For more than a century, Audubon has built a legacy of conservation success by mobilizing the strength of its network of members, chapters, Audubon centers, state offices, and dedicated professional staff to connect people with nature and the power to protect it.
A powerful combination of science, education, and policy expertise combine in efforts ranging from protection and restoration of local habitats to the implementation of policies that safeguard birds, other wildlife, and the resources that sustain us all—in the U.S. and across the Americas.
Here is how we’re making a difference.
- Our nearly 500 local chapters nationwide engage members in grassroots conservation action.
- Audubon environmental policy, education, and science experts guide lawmakers, agencies, and our grassroots in shaping effective conservation plans, actions, and the policies to support them.
- More than 2,500 Audubon-designated Important Bird Areas identify, prioritize, and protect vital bird habitat from coast to coast—in partnership with BirdLife International, our IBA conservation efforts support species and their habitats across the Western Hemisphere.

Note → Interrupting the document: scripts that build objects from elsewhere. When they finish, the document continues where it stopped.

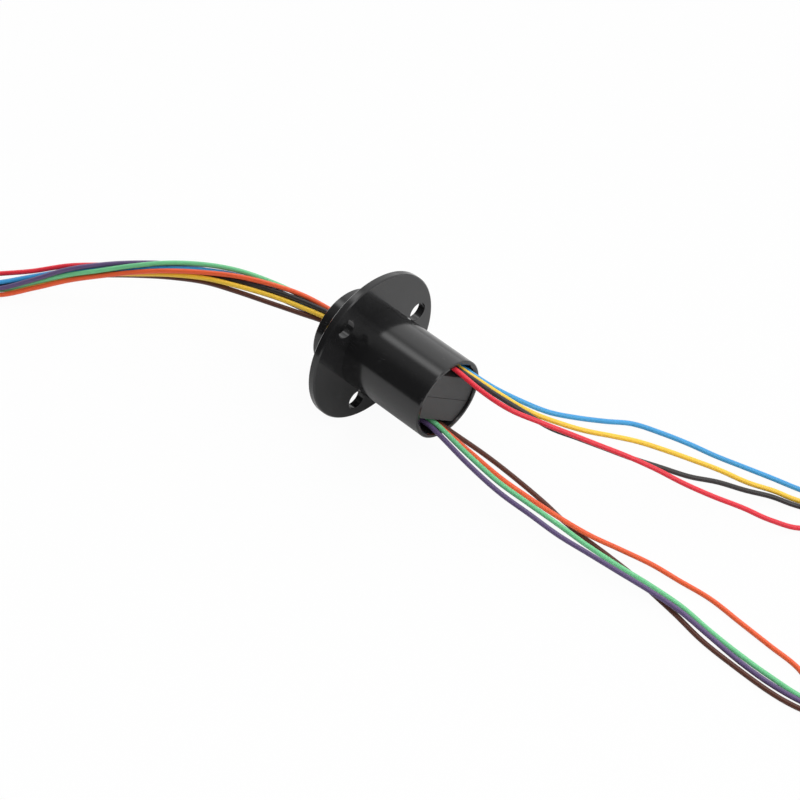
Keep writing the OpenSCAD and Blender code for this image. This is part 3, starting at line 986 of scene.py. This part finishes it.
@dataclass(frozen=True)
class StatorLeads:
    """The eight leads that come out of the stator's open end in two groups."""

    upper: SpareCoil = SpareCoil(
        "upper_lead_coil", "upper_coil_tie", (0.12, 0.053), 36.9, TurnSide.RIGHT, 1
    )
    lower: SpareCoil = SpareCoil(
        "lower_lead_coil", "lower_coil_tie", (0.148, 0.012), 0.0, TurnSide.LEFT, 1
    )
    holder_clock: float = 50.0
    inside_x: float = 0.02

    def exit_point(self, along: float, beside: float, x: float) -> Vector:
        """Return a place in the open end.

        Args:
            along: Distance along the holders' clock line.
            beside: Distance beside that line.
            x: Distance along the axis.

        Returns:
            The point.
        """
        clock = math.radians(self.holder_clock)
        return Vector(
            (
                x,
                along * math.cos(clock) - beside * math.sin(clock),
                along * math.sin(clock) + beside * math.cos(clock),
            )
        )

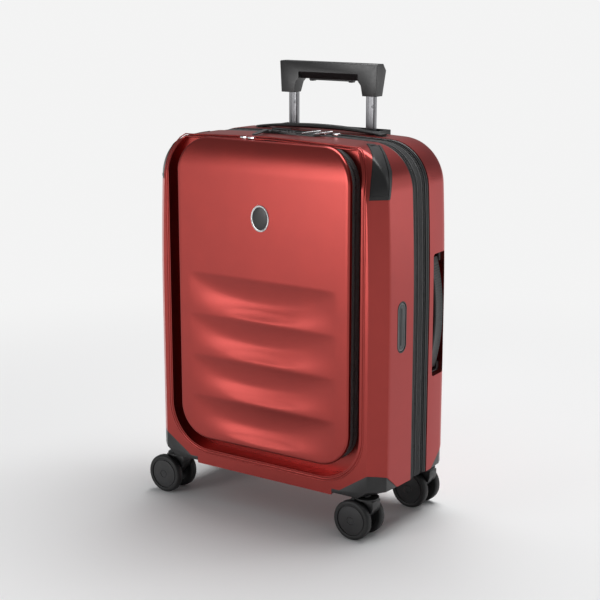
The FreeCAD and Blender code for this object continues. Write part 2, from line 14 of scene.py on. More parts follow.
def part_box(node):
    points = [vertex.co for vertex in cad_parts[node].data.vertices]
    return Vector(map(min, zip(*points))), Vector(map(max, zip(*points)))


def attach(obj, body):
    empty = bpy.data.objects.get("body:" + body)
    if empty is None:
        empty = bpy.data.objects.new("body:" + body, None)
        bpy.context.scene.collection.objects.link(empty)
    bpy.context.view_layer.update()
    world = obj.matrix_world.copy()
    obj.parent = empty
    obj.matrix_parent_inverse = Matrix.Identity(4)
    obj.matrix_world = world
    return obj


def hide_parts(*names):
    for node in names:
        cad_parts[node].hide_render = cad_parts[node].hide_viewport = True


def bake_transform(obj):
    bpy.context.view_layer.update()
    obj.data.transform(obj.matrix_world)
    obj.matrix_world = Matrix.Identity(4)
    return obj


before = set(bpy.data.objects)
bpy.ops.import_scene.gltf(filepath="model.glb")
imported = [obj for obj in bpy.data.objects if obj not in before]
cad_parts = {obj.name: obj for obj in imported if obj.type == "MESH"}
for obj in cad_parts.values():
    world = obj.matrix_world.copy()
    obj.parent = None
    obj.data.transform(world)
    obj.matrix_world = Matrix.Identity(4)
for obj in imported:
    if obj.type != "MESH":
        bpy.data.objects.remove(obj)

LOG = logging.getLogger("case")
HANDLE_X = 0.104
CORNERS = ("front_left", "front_right", "rear_left", "rear_right")
Loop = list[Vector]
Socket = bpy.types.NodeSocket


class Op(Enum):
    """How one solid works on another."""

    CUT = "DIFFERENCE"
    KEEP = "INTERSECT"
    ADD = "UNION"


def turns(count: int) -> list[float]:
    """Equal steps round a full circle, in radians."""
    return [2 * math.pi * n / count for n in range(count)]


# ---------------------------------------------------------------- modelling moves


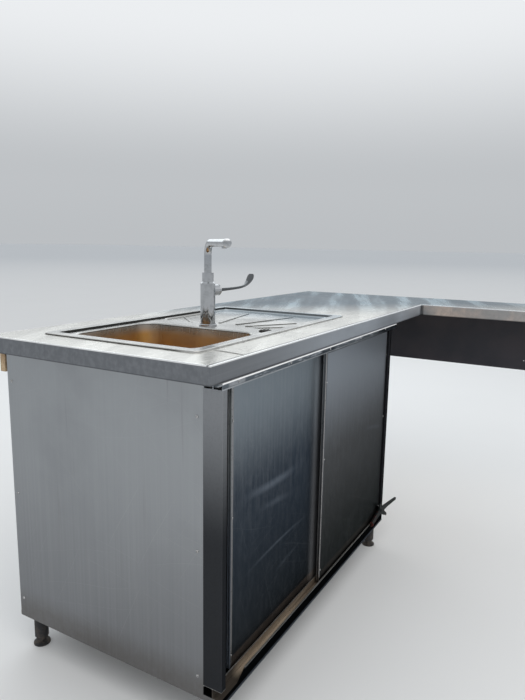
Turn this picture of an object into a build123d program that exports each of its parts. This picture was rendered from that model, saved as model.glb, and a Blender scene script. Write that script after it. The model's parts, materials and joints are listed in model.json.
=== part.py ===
from build123d import *
import math
import os

os.makedirs("parts", exist_ok=True)

# A stainless-steel sink counter for the galley of a food truck, in millimetres.
# +X runs along the counter to its serving return, +Y goes back to the wall, +Z is up.
# The origin is on the floor, under the middle of the counter's outline.

# Worktop
worktop_height = 900
run_length = 1920
run_depth = 700
return_depth = 346
return_reach = 600
nosing_height = 43
nosing_radius = 4
sheet = 2
lip_width = 12

# Cabinet under the run
cabinet_inset = 37
cabinet_width = 1118
cabinet_wall_gap = 25
panel_depth = 20
panel_sheet = 1.5
back_depth = 12
floor_height = 110
post_width = 18
post_wall = 1.5
fold_radius = 1.5
leg_inset_x = 36
leg_inset_y = 37
leg_diameter = 38
foot_diameter = 46
foot_stem_diameter = 22
foot_height = 24
foot_pad_height = 8
lock_nut_across_flats = 30
lock_nut_height = 7
leg_plate_side = 66
leg_plate_thickness = 3
leg_plate_corner = 6

# Door rails
rail_proud = 6
rail_wall = 2.5
rail_edge_radius = 1
rail_bead_height = 3
rail_bead_proud = 1.2
torn_lip_length = 104
torn_lip_lean = 35
track_pitch = 24
upper_rail_height = 15
upper_rail_overrun = 54
track_depth = 24
fascia_drop = 14

# Doors
door_width = 546
door_thickness = 11
door_skin = 1.5
door_fit = 0.2
edge_strip_width = 8
edge_groove_width = 3
edge_groove_depth = 1.5
edge_rounding = 1.5
door_end_gap = 5
door_top_gap = 5
door_track_entry = 8
left_door_opened = 61
glide_length = 46
glide_thickness = 10
glide_inset = 60
glide_chamfer = 2
running_gap = 0.3
guide_entry = 8

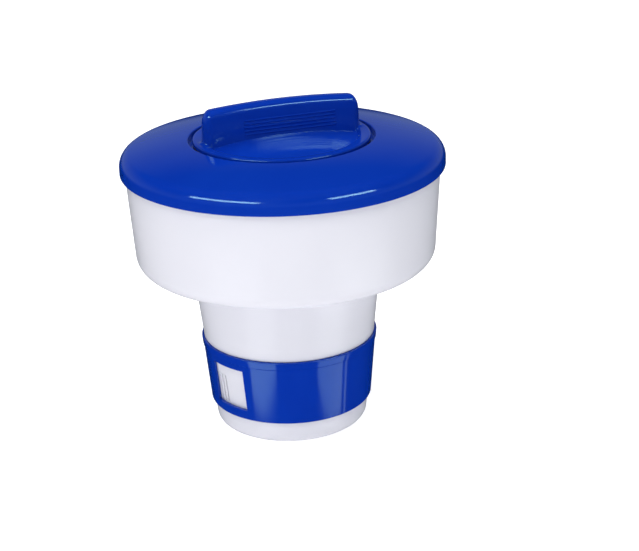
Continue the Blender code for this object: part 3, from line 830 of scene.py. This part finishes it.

- "Citizen scientists" collect vital data through Audubon's annual Christmas Bird Count, the Coastal Bird Survey, and other initiatives, generating groundbreaking analyses and guiding scientists and policy makers in addressing the needs of birds and other wildlife.
- Special ecosystem-wide conservation initiatives focus on protection and restoration of the nation's most special places from Alaska's Tongass to Sagebrush country and the Louisiana Coast.
- Audubon centers and sanctuaries are hubs of conservation exploration, research, and action, allowing millions to discover and defend the natural world.
- Educational programs and materials combine with Audubon Magazine, the nation's most acclaimed conservation magazine, to introduce schoolchildren, families, and nature-lovers of all ages to the wonders of nature and the power of conservation at home and around the world.
Twenty-three state programs, 41 Audubon nature centers, and nearly 500 local chapters. All working together as One Audubon.